Frequently Asked Questions
What is a chancletazo in padel?
A chancletazo is an aggressive, flat forehand-side shot hit close to the net when the ball sits loose enough to attack. It is usually played with short preparation, firm wrist, and finishing intent toward the body, middle, or open space.
Is the chancletazo the same as a normal forehand volley?
No. The mechanics are related, but the intention is different. A normal forehand volley often maintains pressure and keeps the ball low. A chancletazo is more direct and flat, designed to win the point or force a rushed defensive block immediately.
Why does Arturo Coello use the chancletazo so well?
Coello is left-handed on the right side, so his forehand naturally covers the middle. Combined with his reach, timing, and forward movement, that geometry lets him attack weaker balls earlier than most players, especially when opponents leave a medium-height ball near his forehand volley.
When should I avoid hitting a chancletazo?
Avoid it when the ball is too low, when you are reaching, when your contact point is behind your body, or when the defender is already moving forward. In those situations, a controlled deep volley is usually the smarter shot.

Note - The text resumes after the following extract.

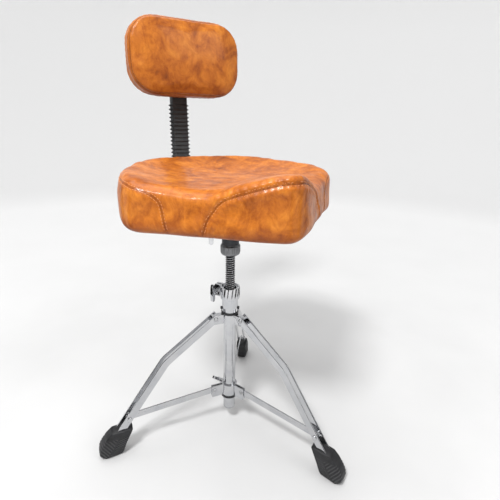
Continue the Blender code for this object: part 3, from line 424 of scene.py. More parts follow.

Where should I aim the chancletazo?
Aim first at big targets: the defender's body or the middle gap. Do not build the shot around sideline winners. The real value is forcing rushed contact and winning the next ball.
Do I need a power racket for this shot?
Not necessarily. A maneuverable racket with a stable, medium-firm face is often better than a very head-heavy power racket. The chancletazo depends more on early preparation, clean contact, and forward body weight than on raw racket stiffness.